In our ‘crazy nomad years’, my husband and I drove overland in a truck and camper with five young children.
We started in Alaska and had spent the last few months camping through Mexico.
It was an incredible journey that connected us with the local people and taught us about living in the moment…
But then things started to go wrong.
First the truck started to break down. Multiple times. Unpredictably… and we couldn’t figure out why.
Then I contracted a case (or two or more) of ‘Montezuma’s Revenge’.
And we also ran out of money.
Things went from bad, to very bad, to worse.

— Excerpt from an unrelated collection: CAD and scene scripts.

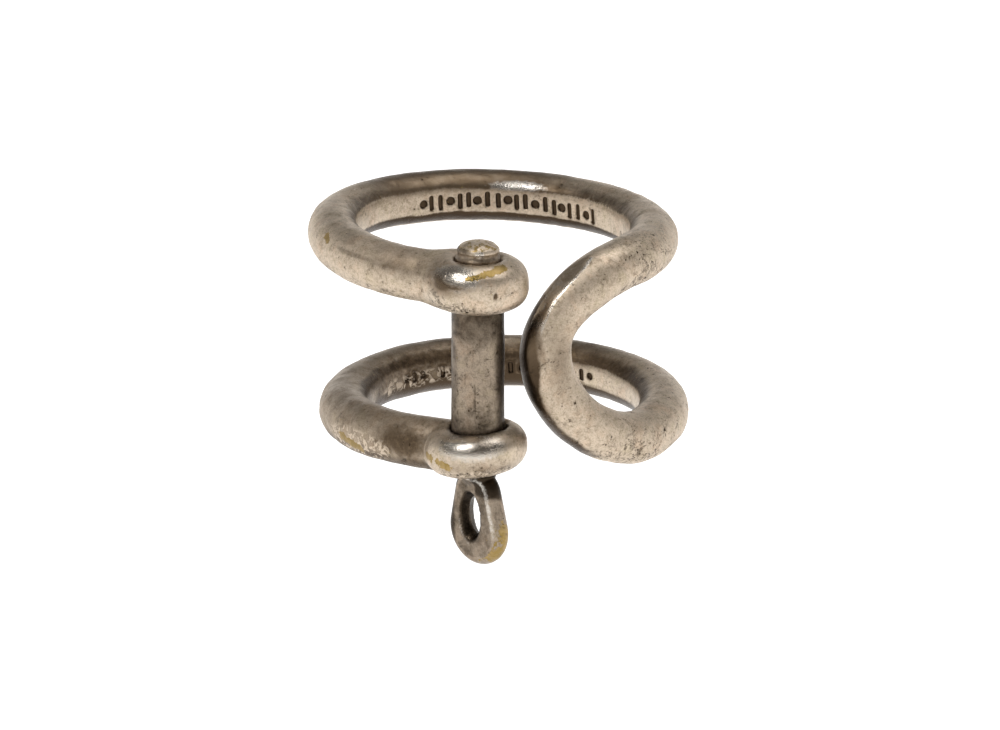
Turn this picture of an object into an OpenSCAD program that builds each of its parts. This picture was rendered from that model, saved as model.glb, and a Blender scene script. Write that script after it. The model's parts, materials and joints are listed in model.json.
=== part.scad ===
// Finger ring shaped like a bow shackle. A round rod is bent into a narrow U at the front, its two
// legs wrap round the finger as an upper and a lower band, and each ends in an ear. A screw pin with
// an eye closes the ears.
//
// Millimetres. +Z runs up the finger, -Y is the front. The origin is the middle of the finger hole,
// halfway between the two bands. Directions round the finger are angles from the front, positive
// towards +X.

/* [Finger hole and rod] */
// Diameter of the finger hole
finger_hole_d = 18.1; // [17:0.1:21]
// Diameter of the bent rod
rod_d = 3.4; // [3:0.1:3.8]
// Depth to which the finger hole flattens the inside of the rod
inner_flat_depth = 0.15; // [0.1:0.05:0.4]
// Height from the lower band's centre line to the upper band's
band_spacing = 12.1; // [11.6:0.1:13]
// Sideways shift of each band, the upper one towards -X and the lower one towards +X
band_shift = 0.36; // [0:0.02:0.5]

/* [Front bend] */
// Direction of the bend's tip
bend_direction = 17; // [14:1:24]
// Length round the finger from the bend's tip to the bands
bend_reach = 8.1; // [7:0.1:9]
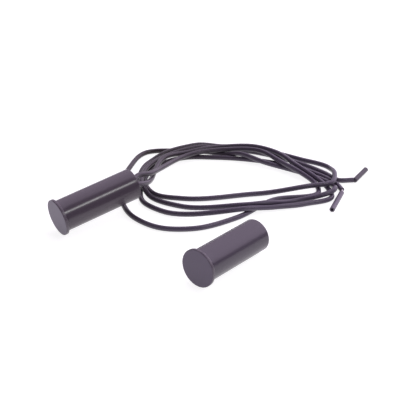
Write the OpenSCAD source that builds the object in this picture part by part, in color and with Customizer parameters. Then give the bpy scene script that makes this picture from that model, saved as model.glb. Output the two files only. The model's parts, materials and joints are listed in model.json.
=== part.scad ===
// Recessed magnetic door contact: a round reed switch with two loose leads, and its magnet unit.
// Millimetres. The floor is z = 0. The switch's axis runs along +X, from its flange to its lifted tail.

/* [Housings] */
// Outside diameter of both round housings, which press into a drilled hole
housing_d = 9.5; // [9.2:0.1:9.8]
// Length of the switch from the flange's face to the tail
switch_len = 25.9; // [25.5:0.1:27]
// Length of the magnet unit from the flange's face to the tail
magnet_len = 24.8; // [24:0.1:28]
// Diameter of the round flange at the front of each housing
flange_d = 11; // [10.6:0.1:12]
// Thickness of the flange
flange_t = 0.9; // [0.8:0.1:1.4]
// Rounding of the flange's front edge and of the tail's edge
edge_r = 0.2; // [0.1:0.05:0.3]
// Small fillet between the flange and the housing
fillet_r = 0.15; // [0.1:0.05:0.2]
// Thickness of the switch housing's side wall
wall_t = 1.15; // [1:0.05:1.2]
// Thickness of the closed front wall, flange included
front_t = 1.6; // [1.3:0.1:2]

/* [How the two units lie] */
// How far the switch's tail is tipped up by its leads, in degrees
switch_tilt = 7; // [6:0.5:8]
// Distance along X from the switch's flange to the magnet unit's flange
magnet_along = 17.5; // [10:0.5:25]
// Distance along Y from the switch's flange to the magnet unit's flange
magnet_aside = 45.2; // [42:0.1:55]
// Turn of the magnet unit on the floor, in degrees
magnet_turn = 13; // [0:1:20]

/* [Reed switch] */
// Outside diameter of the glass capsule
glass_d = 2.3; // [2.1:0.1:2.4]
// Length of the glass capsule
glass_len = 13; // [12.6:0.1:13.4]
// Wall of the glass capsule
glass_wall = 0.4; // [0.35:0.05:0.45]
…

And every time I asked myself in frustration (and rhetorically, so I thought),
“Can things get any worse?”
To my surprise (at the time, but not now), yes, they could and did get worse.

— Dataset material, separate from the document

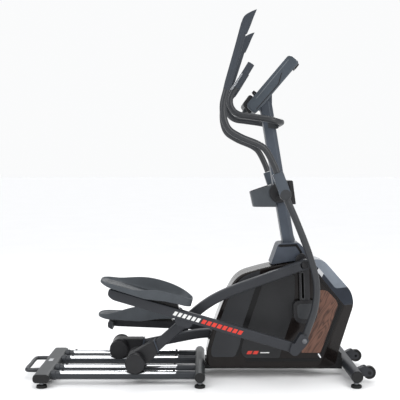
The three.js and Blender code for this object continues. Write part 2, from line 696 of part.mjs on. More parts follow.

They could always get worse.
One evening just a few days before Christmas, we camped in front a dilapidated old house on the Caribbean sea after failing to find a house to rent for the holidays.
Despondent and angry, I had asked myself — again — can it get any worse? before I began preparing dinner on the tailgate with our camping stove…
…when suddenly it burst into flames nearly catching our truck on fire.
After the initial shock (and after my husband put out the flames), I burst into tears (again).
But this time it was different.
This time I surrendered. I let go of my need to control and direct my circumstances.
I gave in.
I was NOT in control.
I could not direct and manage the things that were out of my control.
And so I let go of the need to do so. I surrendered.
And I said (to myself, to God, to the Universe),
“It CAN get worse. It can always get worse. So I surrender to it… because I will survive it, just as I’ve survived all the other ‘worse’ things that have happened to me. I can handle it.”
And just like that, (most) of my suffering was gone.
The next morning, we climbed into our truck and drove (without a map, Google or otherwise) directly to a magical glamping campground on the Lagoon of Seven Colors in Bacalar, Mexico.
And from then on things improved — not that everything went perfectly. In the coming weeks, I had my DSLR camera stolen and we were swindled out of $400.
But my attitude improved. And with that, my ability to withstand or recover quickly from difficult conditions (the definition of resilience).
We often think of having resilience as being ‘tough’ or ‘stoic’.
And these qualities are certainly admirable, especially when facing hard times.
But sometimes, being stoic or tough also leads us to being rigid and ‘in control’.
When very often, the thing we need to survive tough times is not more rigidity, but more flexibililty.
Sometimes all we need is to surrender.